Music used to underscore frightening scenes in movies is often described as sounding “scream-like.” A well-known example is the music accompanying the infamous shower murder scene in Alfred Hitchcock's film Psycho (1960) with “screeching, upward glissandi” from the violins [Brown (1982), p. 46]. Although “scream-like” is a common descriptor, the question remains: do these scary film soundtrack excerpts actually sound like and are perceived similarly to human screams?

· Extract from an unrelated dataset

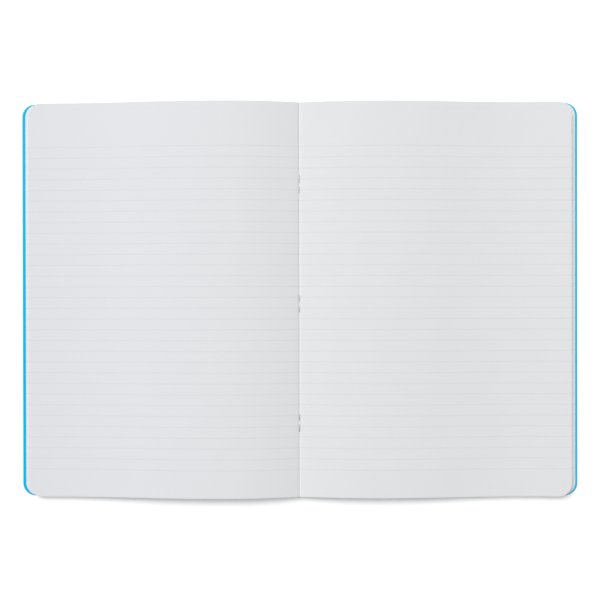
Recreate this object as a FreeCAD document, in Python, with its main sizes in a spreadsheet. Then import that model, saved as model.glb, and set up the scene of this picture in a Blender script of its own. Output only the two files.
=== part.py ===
import FreeCAD, Part
import math
import os

import Sketcher

os.makedirs("parts", exist_ok=True)

doc = FreeCAD.newDocument("composition_notebook")

# An open stapled composition notebook, lying on a table with its pages up.
# X runs across both pages, Y up the page, Z off the table.
# The fold is the line x = 0, and the table is z = 0.
# Each half is built outwards along +X, and the front half, the left one, is then turned round.

sizes = {
    # Cover and leaves, each half measured from the fold
    "half_width": 182,
    "book_height": 257,
    "corner_round": 9,
    "card_thickness": 0.3,
    "leaf_thickness": 0.1,
    "leaves_each_half": 24,
    "fold_slit": 0.2,
    # The left half arches up beside the fold, then comes down to lie flat at the fore-edge
    "front_crown_out": 47,
    "front_crown_rise": 4.25,
    "front_flat_width": 30,
    "front_lowest_leaf_inset": 2.0,
    "front_top_leaf_inset": 5.1,
    # The right half arches less and lies flat for longer
    "back_crown_out": 50,
    "back_crown_rise": 3.05,
    "back_flat_width": 55,
    "back_lowest_leaf_inset": 1.3,
    "back_top_leaf_inset": 3.9,
    # Staples of slightly flattened wire through the fold, with the middle one measured from mid height
    "wire_size": 0.5,
    "wire_width": 0.6,
    "staple_length": 12,
    "staple_pitch": 78,
    "staple_offset": -2.4,
    "leg_tip_gap": 2.4,
    "bend_inside": 0.1,
    "wire_seat": 0.03,
    "leg_hole_clearance": 0.1,
}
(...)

Music has a long history of relying on vocal behaviors to describe musical ones. For example, a branch of music theory (topic theory) has a categorical label (pianto) to describe music that mimics the sound of human weeping or sighs (Mirka, 2014). Recently, some music cognition researchers have begun to empirically investigate such instances of mimicry (Huron and Trevor, 2017; Trevor and Huron, 2019). These investigations are part of a branch of music and emotion research that theorizes that music might sometimes communicate emotion by mimicking human ethological vocal signals (Juslin and Laukka, 2003; Blumstein et al., 2012; Bryant, 2013; Huron, 2015; Warrenburg, 2019). Ethological signals are behaviors intended to communicate with a fellow member of one's species and cause them to react in a desired manner (Ehret, 2006; Lorenz, 1939). In humans, ethological signals can be smiling, crying, screaming, etc. (Huron, 2015; Ohala, 1996). Inspired by this branch of research and by the frequent comparison of scary music to human screams, the motivating question for the current study is: Do scream-like musical passages in scary film music actually mimic the sound of human screams to scare viewers?

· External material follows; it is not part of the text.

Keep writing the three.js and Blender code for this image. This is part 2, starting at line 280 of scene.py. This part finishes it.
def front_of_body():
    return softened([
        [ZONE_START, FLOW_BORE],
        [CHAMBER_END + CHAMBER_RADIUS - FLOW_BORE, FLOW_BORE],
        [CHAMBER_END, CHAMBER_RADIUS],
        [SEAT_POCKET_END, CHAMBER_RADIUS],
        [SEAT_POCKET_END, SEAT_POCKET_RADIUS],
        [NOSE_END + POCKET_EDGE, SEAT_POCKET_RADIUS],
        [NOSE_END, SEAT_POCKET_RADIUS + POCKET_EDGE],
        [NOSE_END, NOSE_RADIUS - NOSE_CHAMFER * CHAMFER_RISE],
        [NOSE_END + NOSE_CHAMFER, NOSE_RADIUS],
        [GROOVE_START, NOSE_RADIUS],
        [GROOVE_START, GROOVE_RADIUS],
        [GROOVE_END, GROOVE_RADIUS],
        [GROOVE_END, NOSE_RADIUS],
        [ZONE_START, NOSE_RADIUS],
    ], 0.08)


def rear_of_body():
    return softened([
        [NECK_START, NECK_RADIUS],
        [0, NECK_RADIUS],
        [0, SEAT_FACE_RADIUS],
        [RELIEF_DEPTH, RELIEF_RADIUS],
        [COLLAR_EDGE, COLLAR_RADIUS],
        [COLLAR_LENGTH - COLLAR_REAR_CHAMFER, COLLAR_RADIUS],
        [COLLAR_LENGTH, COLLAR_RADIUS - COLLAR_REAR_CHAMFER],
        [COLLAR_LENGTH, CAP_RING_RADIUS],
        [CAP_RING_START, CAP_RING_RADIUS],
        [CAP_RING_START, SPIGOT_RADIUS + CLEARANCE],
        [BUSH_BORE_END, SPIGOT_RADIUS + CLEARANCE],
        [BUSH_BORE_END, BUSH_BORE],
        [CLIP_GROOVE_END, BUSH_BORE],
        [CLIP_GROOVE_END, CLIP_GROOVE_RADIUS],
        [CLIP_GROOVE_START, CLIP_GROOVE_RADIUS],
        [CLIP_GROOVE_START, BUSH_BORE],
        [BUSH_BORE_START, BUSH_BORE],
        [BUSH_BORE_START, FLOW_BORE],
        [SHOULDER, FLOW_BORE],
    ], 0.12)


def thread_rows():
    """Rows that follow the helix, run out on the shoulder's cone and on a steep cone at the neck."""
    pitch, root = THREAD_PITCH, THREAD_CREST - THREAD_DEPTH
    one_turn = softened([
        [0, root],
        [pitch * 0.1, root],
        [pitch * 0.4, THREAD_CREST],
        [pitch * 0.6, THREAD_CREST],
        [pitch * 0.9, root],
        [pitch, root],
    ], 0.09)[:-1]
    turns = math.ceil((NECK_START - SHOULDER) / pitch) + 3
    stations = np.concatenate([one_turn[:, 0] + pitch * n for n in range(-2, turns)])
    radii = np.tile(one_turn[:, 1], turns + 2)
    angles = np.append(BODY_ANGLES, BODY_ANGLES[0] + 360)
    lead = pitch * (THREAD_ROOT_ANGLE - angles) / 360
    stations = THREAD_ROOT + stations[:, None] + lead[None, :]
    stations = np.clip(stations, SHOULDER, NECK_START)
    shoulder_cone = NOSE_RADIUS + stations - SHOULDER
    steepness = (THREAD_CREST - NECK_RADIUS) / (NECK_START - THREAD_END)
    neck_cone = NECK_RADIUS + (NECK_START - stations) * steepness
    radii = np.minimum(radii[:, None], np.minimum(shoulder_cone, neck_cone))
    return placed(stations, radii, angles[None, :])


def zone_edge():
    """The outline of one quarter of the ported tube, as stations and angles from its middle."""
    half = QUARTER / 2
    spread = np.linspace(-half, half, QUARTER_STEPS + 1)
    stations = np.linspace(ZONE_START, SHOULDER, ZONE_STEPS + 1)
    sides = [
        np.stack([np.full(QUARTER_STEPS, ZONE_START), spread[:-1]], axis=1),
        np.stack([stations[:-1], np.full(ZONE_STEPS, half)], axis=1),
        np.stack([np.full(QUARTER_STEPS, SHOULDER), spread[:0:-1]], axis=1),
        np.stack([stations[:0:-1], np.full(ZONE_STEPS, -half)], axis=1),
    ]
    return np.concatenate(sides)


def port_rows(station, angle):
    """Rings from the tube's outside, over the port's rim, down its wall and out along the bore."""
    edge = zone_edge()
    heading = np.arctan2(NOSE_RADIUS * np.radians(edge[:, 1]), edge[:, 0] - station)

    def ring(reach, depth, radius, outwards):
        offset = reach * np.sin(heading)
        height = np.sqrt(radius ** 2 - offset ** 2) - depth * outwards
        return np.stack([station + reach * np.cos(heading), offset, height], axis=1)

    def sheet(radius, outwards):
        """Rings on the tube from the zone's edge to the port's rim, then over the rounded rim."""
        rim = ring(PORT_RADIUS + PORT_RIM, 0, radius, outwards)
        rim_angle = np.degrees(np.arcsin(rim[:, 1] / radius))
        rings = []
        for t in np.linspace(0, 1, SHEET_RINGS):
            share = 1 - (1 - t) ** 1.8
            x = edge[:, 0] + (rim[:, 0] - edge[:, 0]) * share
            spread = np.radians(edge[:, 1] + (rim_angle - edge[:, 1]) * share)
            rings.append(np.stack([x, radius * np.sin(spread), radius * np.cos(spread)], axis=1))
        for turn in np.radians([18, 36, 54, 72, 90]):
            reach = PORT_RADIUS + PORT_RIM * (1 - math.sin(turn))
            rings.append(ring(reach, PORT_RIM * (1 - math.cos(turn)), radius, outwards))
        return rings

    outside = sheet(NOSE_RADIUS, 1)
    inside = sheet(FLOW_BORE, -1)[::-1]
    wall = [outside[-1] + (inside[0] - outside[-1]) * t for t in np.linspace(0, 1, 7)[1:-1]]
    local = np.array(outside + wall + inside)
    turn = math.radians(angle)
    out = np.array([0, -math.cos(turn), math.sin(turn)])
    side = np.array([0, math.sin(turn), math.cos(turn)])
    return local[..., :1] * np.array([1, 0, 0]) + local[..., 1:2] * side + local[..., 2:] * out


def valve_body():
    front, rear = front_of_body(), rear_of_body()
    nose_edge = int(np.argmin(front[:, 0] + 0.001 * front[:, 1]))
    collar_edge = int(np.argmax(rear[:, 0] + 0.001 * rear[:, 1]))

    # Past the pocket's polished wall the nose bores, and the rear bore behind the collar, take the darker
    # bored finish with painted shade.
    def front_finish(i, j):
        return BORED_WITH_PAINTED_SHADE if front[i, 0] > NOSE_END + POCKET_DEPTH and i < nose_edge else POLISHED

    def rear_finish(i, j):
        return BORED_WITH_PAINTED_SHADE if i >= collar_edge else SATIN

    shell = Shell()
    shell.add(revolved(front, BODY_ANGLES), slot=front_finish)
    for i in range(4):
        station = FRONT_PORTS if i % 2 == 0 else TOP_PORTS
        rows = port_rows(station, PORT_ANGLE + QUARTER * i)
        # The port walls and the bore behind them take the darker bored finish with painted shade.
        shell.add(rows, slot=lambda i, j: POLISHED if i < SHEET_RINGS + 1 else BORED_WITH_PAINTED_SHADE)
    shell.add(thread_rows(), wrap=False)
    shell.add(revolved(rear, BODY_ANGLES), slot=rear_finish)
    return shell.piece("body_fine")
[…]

What acoustic features characterize the sound of a human scream? Typically, human screams are loud, utilize a wide range of frequencies, are higher in pitch than one's average vocal range, and have a high amount of roughness (Arnal et al., 2015; Schwartz et al., 2019). Roughness is a basic auditory phenomenon that is characterized by a coarse, grating, or harsh subjective experience (Terhardt, 1974). Roughness has been defined in various ways, and a number of models and operationalizations have been formulated (Vassilakis and Kendall, 2010). Most models focus on amplitude modulation, especially in the broad region between 15 and 200 Hz. For the purposes of this study, we employ the modulation power spectrum (MPS) method and parameters used by Arnal et al. (2015). The MPS is a two-dimensional Fourier transformation of a soundwave that quantifies both temporal and spectral power modulations (Elliott and Theunissen, 2009). Previous research indicates that human screams feature higher MPS values than non-alarming vocalizations in the 30 to 150 Hz range of the temporal modulation rate dimension of the MPS (Arnal et al., 2015) [see Fig. 1(A)]. Vocal and artificial sounds exhibiting high temporal modulations in this range are perceived as particularly aversive (Li et al., 2018), cause faster behavioral reactions (Arnal et al., 2015; Ollivier et al., 2019), and increase neural responses in subcortical brain regions associated with aversive processing (Arnal et al., 2019).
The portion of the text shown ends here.